Mr. Johnson: None the less, the effect will be to allow the director and the Assets Recovery Agency to hang fire in the hope that new evidence will come to light. I am not convinced that the six-year period will encourage them to be as dynamic as they might otherwise be. I am sure that Labour Members, who will want to recover every penny that they possibly can, will want to close that loophole.
Mr. Stinchcombe: The hon. Member for Spelthorne may have raised a good point after all these sittings. It relates to subsection (7)(b) and the requirement that we subtract from the just or available amount those sums which have been, or are due to be, paid as fines. Does not that amount to allowing the defendant to pay his fines out of the proceeds of crime?
Mr. Grieve: One matter that arises from the discussion has not been touched on. Is it envisaged that an application for reconsideration of a case can take place on only one occasion, or could it take place many times, whenever further information comes to light? I am not aware of any multiple considerations that have taken place in the past, although perhaps they have. That raises the issue of finality in proceedings.

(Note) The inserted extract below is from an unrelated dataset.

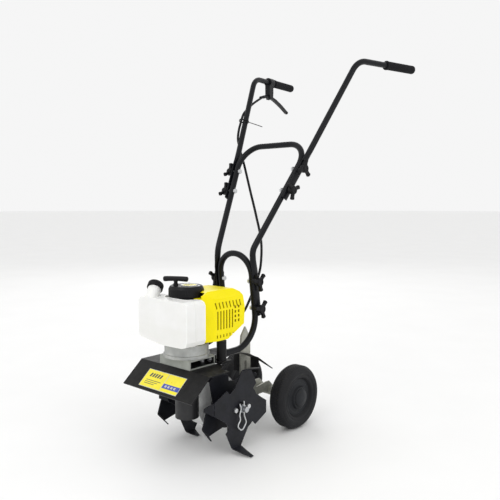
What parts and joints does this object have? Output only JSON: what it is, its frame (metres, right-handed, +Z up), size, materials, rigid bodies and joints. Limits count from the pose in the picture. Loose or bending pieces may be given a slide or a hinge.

In our discussions, we have acted on the principle that reconsideration would be a one-off event that would take place when new information came to light, but I foresee circumstances in which there might be more than one reconsideration. Does the Minister think that that is desirable, and has it ever happened? Does he think that some limitation should be introduced? It is desirable that confiscation should take place if new information comes to light but, as we sometimes argue in other contexts in the House, it is also desirable that there should be an end to legal proceedings.
Someone may spend the six years after a confiscation being dragged through multiple reconsiderations of benefit. Some might say that that would be due to a failure by the prosecutor or director to get their act together in the first place. I flag that up, and would be interested to hear the Minister's comments.